Number 3 on the list is Elever Professional, clocking in at $10,000 per month. Elever does executive recruiting, interim placement and performance consulting. This makes no sense and unless we are missing something here, Judge Newsome should consider denying this request.
Number 2 on the list is KMC, Inc. at $8,000 per month. There are two KMC’s on the internet – one does information management. The other manufactures fluid film bearings. Regardless, $8k is a boatload of cash to pay KMC.
This brings us to Numero Uno on the list and our favorite inclusion. Number one, at $4,000 per month “is a California virtual law firm that offers a variety of legal services at cost-effective flat rates. Our virtual law offices and user-friendly website ensure efficiency in the services we render at reduced expense to our clients.
Our last two points have to do with this document is in regard to Part IV, The Lease Motion.

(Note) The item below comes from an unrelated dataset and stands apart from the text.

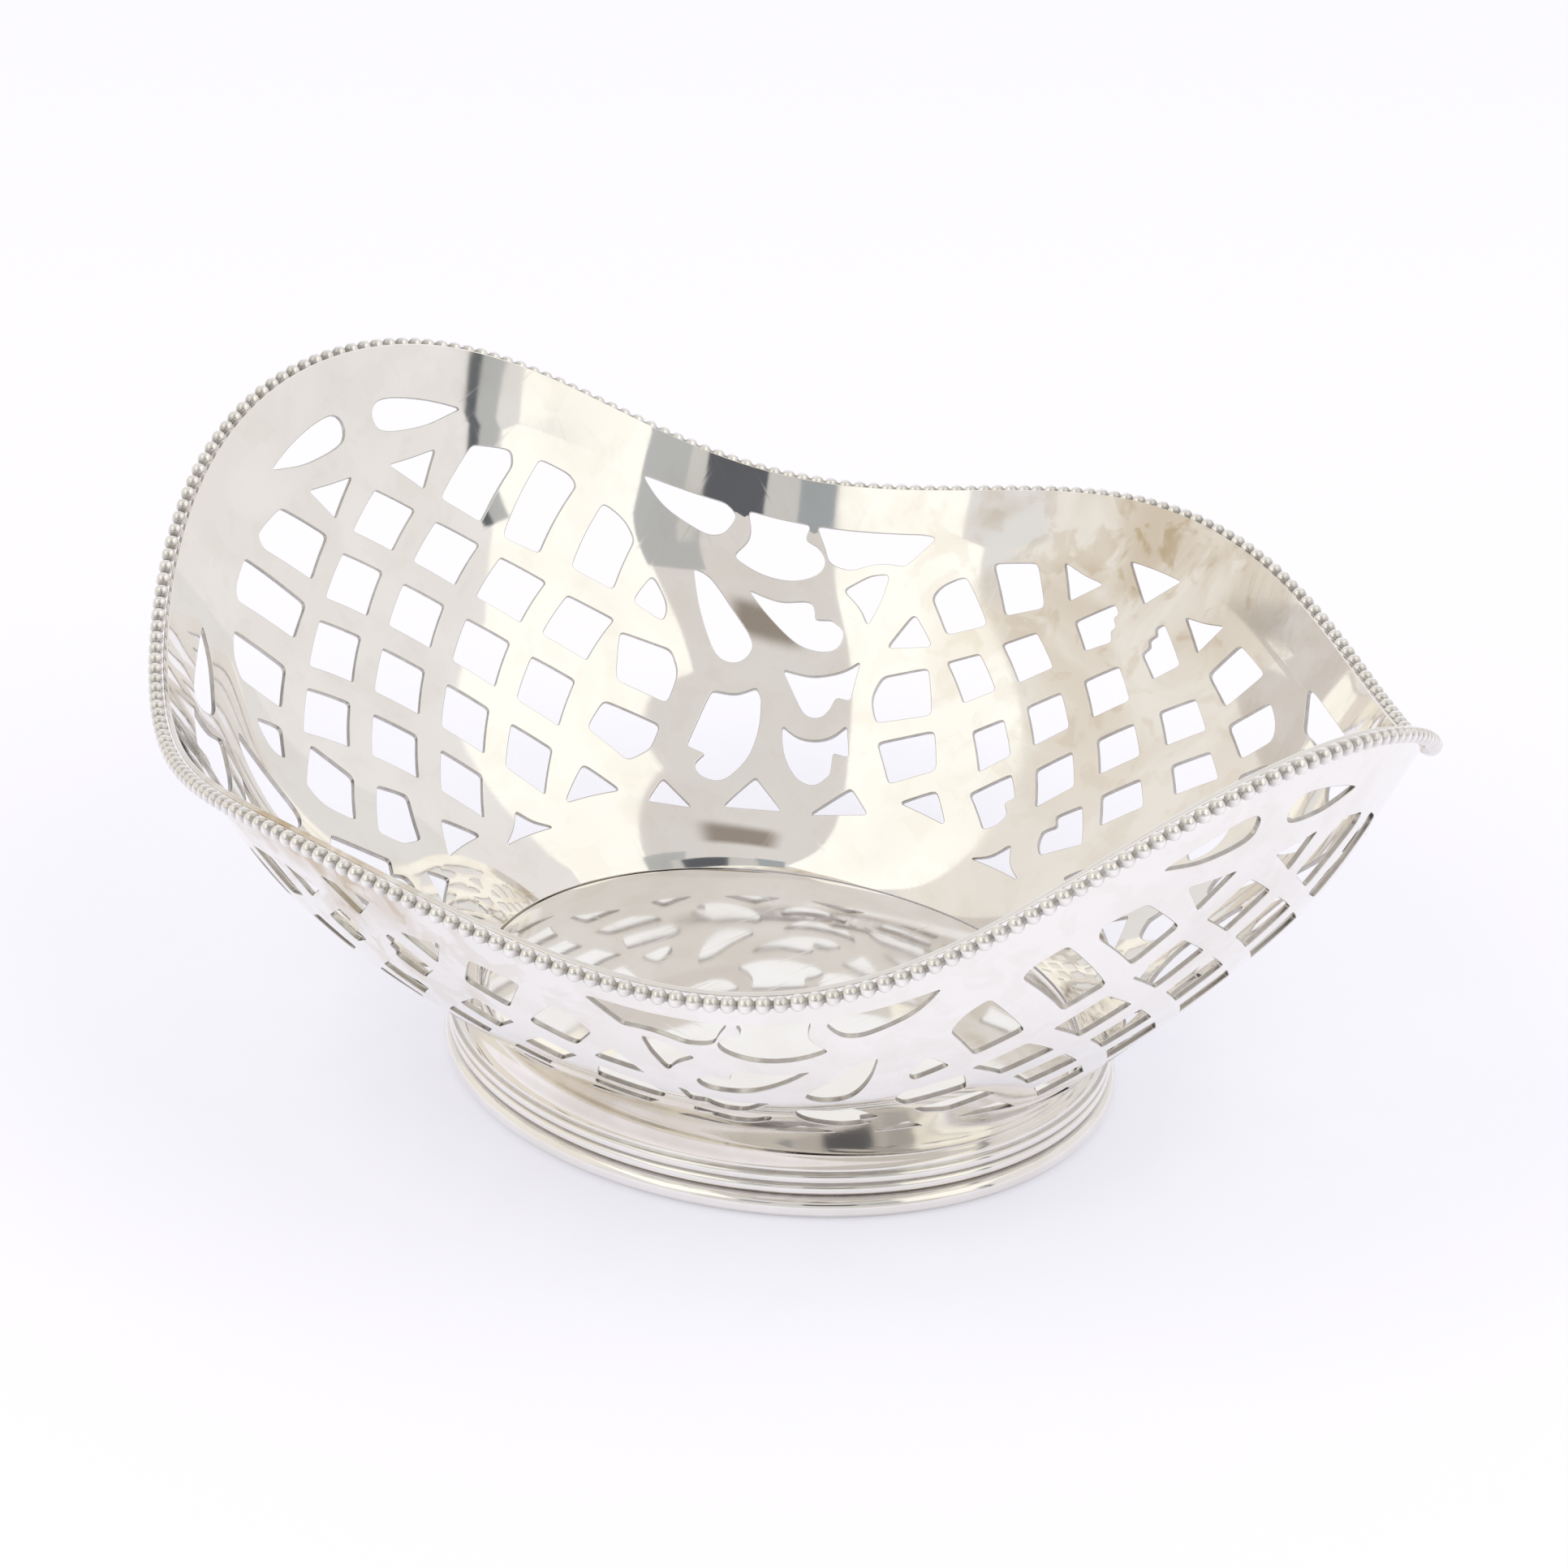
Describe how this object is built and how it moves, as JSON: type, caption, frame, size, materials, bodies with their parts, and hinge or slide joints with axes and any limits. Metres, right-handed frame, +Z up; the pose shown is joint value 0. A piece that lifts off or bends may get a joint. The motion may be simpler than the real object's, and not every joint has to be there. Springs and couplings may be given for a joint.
{
  "type": "bonbon basket",
  "caption": "Oval footed silver basket with a wavy beaded rim, lattice panels and scrolling plants pierced through its flared wall.",
  "frame": {"origin": "centre of the foot on the surface that the basket stands on", "axes": "+X along the long way of the oval, towards one high end; +Y across, towards one side; +Z up out of the bowl"},
  "size_m": [0.1492, 0.1266, 0.0607],
  "materials": {
    "bowl_silver": "polished silver, slightly warm, with faint tarnish",
    "bead_silver": "polished silver with darker recesses between the beads",
    "floor_silver": "mirror-polished silver with fine wear scratches",
    "foot_silver": "polished silver with dark lines in the reeding"
  },
  "bodies": {
    "root": {"pierced_bowl": "bowl_silver", "bead_wire": "bead_silver", "floor_plate": "floor_silver", "reeded_collar": "foot_silver", "base_wire": "foot_silver"}
  },
  "joints": []
}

First, it appears Konami Gaming has objected to the Lease Motion. According to Kong, the Arent Fox attorney proposed to represent Barney’s companies in this BK and restructuring process, “The Debtors are still evaluating the objection but submit that Konami Gaming, Inc.’s objections may be addressed, at least in part, by the Stipulation.” Looks like Konami isn’t putting up with Barney’s BS. We’ll continue monitoring Konami’s involvement.
Secondly, Kong writes, “The Debtors do not believe the above clarifications are controversial.”
When people who trusted Barney have lost everything, everything is controversial.